Tuesday June 16, London

          Early morning, under an overcast sky, a fresh wind rustling the leaves of the plane trees in Bunhill Fields, I peered at tall gravestones fenced off by railings. Daniel Defoe and William Blake are neighbours here. Both dead at three-score-and-ten – like Samuel Pepys. One died unsung and in affliction, the other went out singing to heaven. Gravefellows in death, would they have appreciated each other in life? The thing about cemeteries is that one can never be sure what company one’s remains will keep; an appropriate final abode, then, for shakers of convention and takers of risk such as Defoe and Blake. As for Pepys, conformist in all but the tenor of his private writings, he is snugly buried inside the church of his parish, out of the rain and, for the foreseeable future, safe from the schemes of property developers and urban planners.*

          These Bunhill fields, then, were once nonconformist territory. John Rocque’s map (drawn about the time Defoe was interred here), shows a wide corridor of land beyond the moor gate in London’s wall left undeveloped; waterlogged ground. Animal carcasses from Smithfield were dumped here, followed, after the concept of purgatory was finally abandoned, by the remains of those who’d been awaiting resurrection in the congested charnel houses of Saint Paul’s. And then, in 1665, as Defoe himself reports, plague victims were removed from The City to the pest house without its walls. When they died, they were flung into newly-dug pits hereabouts. The place became London’s Golgotha; its Bone-hill. Henceforth, this zone beyond the pale of Bedlam’s walls but within earshot of its inmates’ cries of despair, would be a refuge for outcasts and dissenters of every sort. As I sit at the café by the bowling green in Finsbury Square waiting to be served a breakfast of scrambled eggs and toast, it is difficult indeed to visualize the neighbourhood as it would have been then. The green itself is so densely-knit and close-cut it might be a carpet of Astroturf were it not for a dozen seagulls pulling up the worms.
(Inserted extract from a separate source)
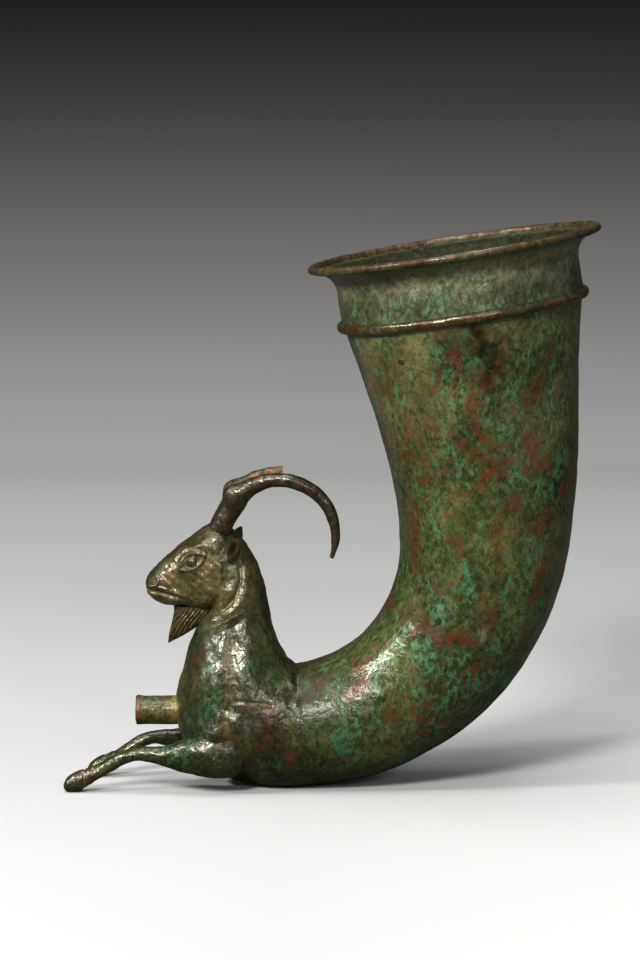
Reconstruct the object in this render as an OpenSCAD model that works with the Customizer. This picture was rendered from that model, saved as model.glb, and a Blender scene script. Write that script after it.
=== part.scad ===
/* [Mouth] */
// Outer radius of the flared lip
lip_r = 63; // [60:0.2:68]
// Radius of the rounded bead that ends the lip
lip_bead_r = 1.9; // [1.5:0.1:2.6]
// Outer radius of the collar's straight wall
collar_r = 52; // [51.6:0.1:53.4]
// Height of the collar, from the rim down to its lower edge
collar_len = 28; // [22:0.5:36]
// Thickness of the collar's wall
collar_wall = 1.3; // [1.1:0.1:1.8]
// Radius of the round moulding that covers the collar's lower edge
cordon_r = 2.3; // [1.8:0.1:3]

/* [Horn] */
// Outer radius of the horn where it meets the collar
horn_top_r = 51.3; // [51:0.1:51.5]
// Outer radius of the horn halfway along its length
horn_mid_r = 35.4; // [33:0.2:38]
// Outer radius of the horn where it meets the animal
tail_r = 25.6; // [24.6:0.1:27]
// Thickness of the horn's beaten wall
horn_wall = 0.8; // [0.6:0.1:1.2]
// Length of the straight upper part, from the rim down
beaker_len = 78; // [66:1:96]
// Lean of the mouth from upright, towards the animal
beaker_lean = 8.8; // [4:0.2:13]
// Bend radius of the horn's axis under the straight part
upper_bend_r = 220; // [180:5:260]
// Turn of that upper bend, in degrees
upper_bend_deg = 13.6; // [9:0.2:18]
// Bend radius of the horn's axis near the table
lower_bend_r = 87; // [80:0.5:94]
// Rise of the horn's axis at its seam with the animal, in degrees
seam_deg = 7; // [4:0.5:9]

/* [Forequarters] */
// Length of the chest, from the middle of the worn flat to the breast
chest_len = 45.4; // [42:0.2:50]
// Width of the ledge in the chest, round the socket for the horn's tail
socket_ledge = 3.6; // [3:0.1:4.4]
// Radius of the funnel's mouth, which leads the drink to the spout
funnel_r = 13; // [9:0.5:16]
// Height of the neck, from the saddle to the seam under the head
neck_len = 32.2; // [29:0.2:37]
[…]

          Converging on the imposing Triton Court building across the way are smart young men in suits of grey or blue, each swinging his chunky attaché case. At the pinnacle of its high tower, stands Hermes atop a globe. Although better versed in the art of self-image, these young men look much as I would’ve done, twenty years ago, arriving at the somewhat more modest London office where I worked. Then, I didn’t think of myself as a conformist any more than they probably do now; I was just chuffed to be in a proper adult job.

          By the time my breakfast order arrived, I’d noticed the price, £1.15 per scrambled egg – not including the toast. I complained to the manageress about it. She replied, “D’ye know ’ow much dey ’as to pay in grawnd rent darlin’?” Had I not been ravenous for breakfast, I might’ve continued beyond the cemetery to see the memorial to one of the most charismatic religious nonconformists of them all: John Wesley.
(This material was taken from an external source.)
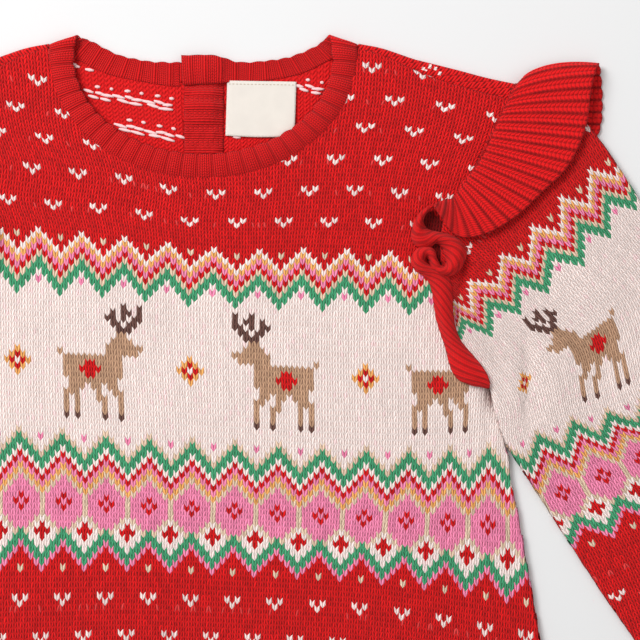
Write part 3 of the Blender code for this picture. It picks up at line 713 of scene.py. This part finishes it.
def bodyPlan(u, v):
    pitch = through(bodyGuide["rows"], bodyGuide["pitch"], v)
    x = through(bodyGuide["rows"], bodyGuide["x"], v) + pitch * (u - 0.5)  # its places are stitch middles
    level, across = weights(bodyGuide["levels"], v), weights(bodyGuide["across"], np.clip(x, *bodyGuide["reach"]))
    lean, y = onGuide(bodyGuide, ("lean", "y"), level, across)
    return fromPhoto(x - lean, y)


sideRoll = {
    "inset": 6.6, "width": 3.2, "depth": 0.55, "top": 40.0, "fade": 20.0,
    "creases": [(489.5, 378, 492.5, 402, 2.6, 2.0), (483, 392, 488, 450, 2.2, 0.5)],
}


def creased(x, y, creases, fade=0.3):
    # soft furrows in the cloth: each runs between two places in pixels, has a width and a depth, and fades out
    depth = np.zeros(x.shape)
    for x0, y0, x1, y1, width, deep in creases:
        a, b = np.array(fromPhoto(x0, y0)), np.array(fromPhoto(x1, y1))
        run = b - a
        share = ((x - a[0]) * run[0] + (y - a[1]) * run[1]) / (run @ run)
        off = ((x - a[0]) * run[1] - (y - a[1]) * run[0]) / np.linalg.norm(run)
        depth += deep * np.exp(-((off / width) ** 2)) * ease(share / fade + 0.5) * ease((1 - share) / fade + 0.5)
    return depth


def wallHeight(node, creases=()):
    wall = Wall(node)

    def height(x, y):
        seam = sideAt(y) - np.abs(x) - sideRoll["inset"]
        groove = np.exp(-((seam / sideRoll["width"]) ** 2)) * ease((sideRoll["top"] - y) / sideRoll["fade"])
        return wall.middle(x, y) - sideRoll["depth"] * groove - creased(np.abs(x), y, creases)

    return height


# under the curls of the frill the front is plain red, with painted shade deep in their hollows and a painted
# shadow in the pocket under the arm; all in pixels, which fromPhoto turns into millimetres
# its deep entry is the painted shade that the stitches in the curls' hollows are multiplied by
plainPatchAndHollowShade = {"x": 431.0, "y": 238.0, "wide": 19.0, "tall": 38.0, "deep": 0.3}
# a painted shadow in the fold under the arm: its middle and size in pixels, and how much it takes from red, green
# and blue
paintedPocketShadow = {"x": 491.0, "y": 394.0, "wide": 8.5, "tall": 15.0, "paintedShade": (0.74, 0.83, 0.84)}
# outlines of the curls' hollows, where painted shade darkens the stitches
paintedShadeHollows = [
    [(431, 209), (420, 220), (420, 230), (432, 236), (449, 240), (441, 222)],
    [(434, 240), (446, 246), (450, 258), (447, 268), (438, 266), (430, 252)],
]


def awayFrom(spot, x, y):  # 0 at the spot's middle and 1 at its edge
    cx, cy = fromPhoto(spot["x"], spot["y"])
    return np.hypot((np.abs(x) - cx) / spot["wide"], (y - cy) / spot["tall"]) * photo["pixelsPerMm"]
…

          The part of Shoreditch all around Rivington Street has been almost entirely bought up by a property developer called Stirling Ackroyd: warehouses, old cabinet makers’ workshops, chapels, railway arches and shops. On nearly every building there’s an ‘offices for sale/to let’ sign. All the buildings they’ve acquired are about a century old and have character that will be greatly enhanced once the architectural features are highlighted. But as for the mid-20th warehouses and offices around here, it’s difficult to don the aesthetic mind-set that would make most of them restorable. But, who knows, in fifty years they might be perceived as highly desirable properties and the rubbish in the streets will have been swept away, the rogue bushes sprouting in courtyards and on cornices alike, uprooted, and the festering rubbish piles removed from neglected alleys, squares and courtyards. At midday, I chose a pub near Old Street underground, called The Old Fountain. It’s a basic, working-class pub and – to judge by the tapes being played – the landlord and his missus are anchored back in the pre-rock’n’roll era of the 50s.
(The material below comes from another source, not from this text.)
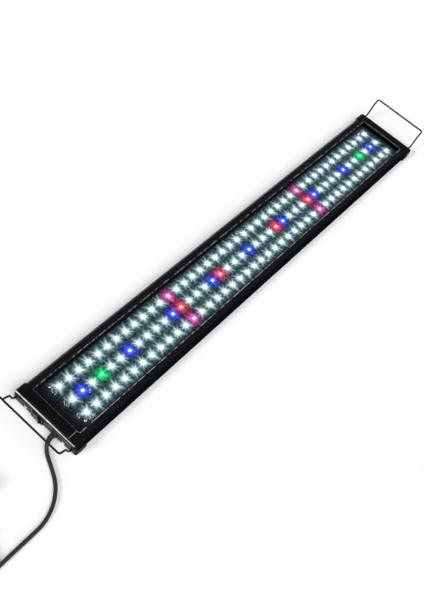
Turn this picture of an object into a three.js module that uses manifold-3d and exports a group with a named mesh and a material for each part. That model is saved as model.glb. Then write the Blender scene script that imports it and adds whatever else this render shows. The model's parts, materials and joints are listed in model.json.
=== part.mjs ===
// LED aquarium light: a slim aluminium body lying on its flat back, lens up, with
// plastic end caps, two sliding wire brackets, a rocker mode switch and a supply lead.
// Millimetres. +X runs along the body to the plain end, the lead and the switch are at -X,
// +Z points out of the lens, and the origin is the centre of the flat back.

import * as THREE from 'three';
import * as BufferGeometryUtils from 'three/addons/utils/BufferGeometryUtils.js';
import Module from 'manifold-3d';

const wasm = await Module();
wasm.setup();

// ---------- driving dimensions ----------

const halfLength = 443.5;        // origin to the outer face of an end cap
const bodyHalfWidth = 57.5;
const extrusionHalfLength = 439.9;
const capHalfWidth = 60.2;
const rimHeight = 20;            // top of the side rails
const shoulderWidth = 3.5;       // bevel between a rail's top and its side
const shoulderDrop = 3;
const capHeight = 21.2;
const coverHeight = 22;
const coverHalfWidth = 40.6;
const capReach = 20;             // length of body that a cap covers
const capWall = 2.4;
const fitGap = 0.3;

const backPlate = 2.2;
const webBottom = 8;
const webTop = 9.6;
const railInner = 44;            // half width of the lens opening
const lensWindowEnd = 423.5;
const notchHalfWidth = 31;       // the middle of each end is cut away for the wiring
const notchStart = 424.5;
const channelRadius = 3.1;       // round channels in the rails, for the bracket legs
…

          From there to Dillon’s in Gower Street where, in two hours this morning, they sold out of Andrew Morton’s sensational book about Princess Di (her ‘suicide’ attempts, etc.). Then to Oxford Street where I got lured into a clearance sale of electronic gadgetry orchestrated by a smart young man in a blazer with an astounding gift of the gab: “Who’ll give me a pound, who’ll give me 50p?” And he chucked a ‘Game Boy’, a ‘Nintendo’, or a radio at the punters standing with their hands up. I was sucked in there and got convinced I was in with a chance of walking out with the main giveaway – a whole mountain of electronic hardware. But well before the rigmarole of choosing the lucky winner got underway, I left with the cheap watch I’d handed over £ 2 for. The young man was playing with us like a cat with a cornered mouse. As I walked out into the street again, I felt sickened by my gullibility.

          With Fred later in The Warrington on Sutherland Avenue, I steered the conversation off architecture and sociology to ask him if he had an ambition in life. After a long pause, he said, “Well, I suppose it would be to own a nice house in W11.” The reply disappointed me. When I probed a bit, I discovered he regretted having had things too easy – or rather, regretted being in a generation that’s had everything its own way. He said he envied those who’d been in the army and fought in the war. He felt they had the spirit of solidarity and shared experiences we lack. “I’ve no ambition,” he said, “and, anyway, it’s too late now.” I looked hard at his face as all this came out. As usual, his eyes didn’t meet mine, except that this time they were the eyes of a frail old man. My “Same again?” soon snapped him out of it though. “Don’t mind if I do,” he said. What an odd thing that is to say when you think about it.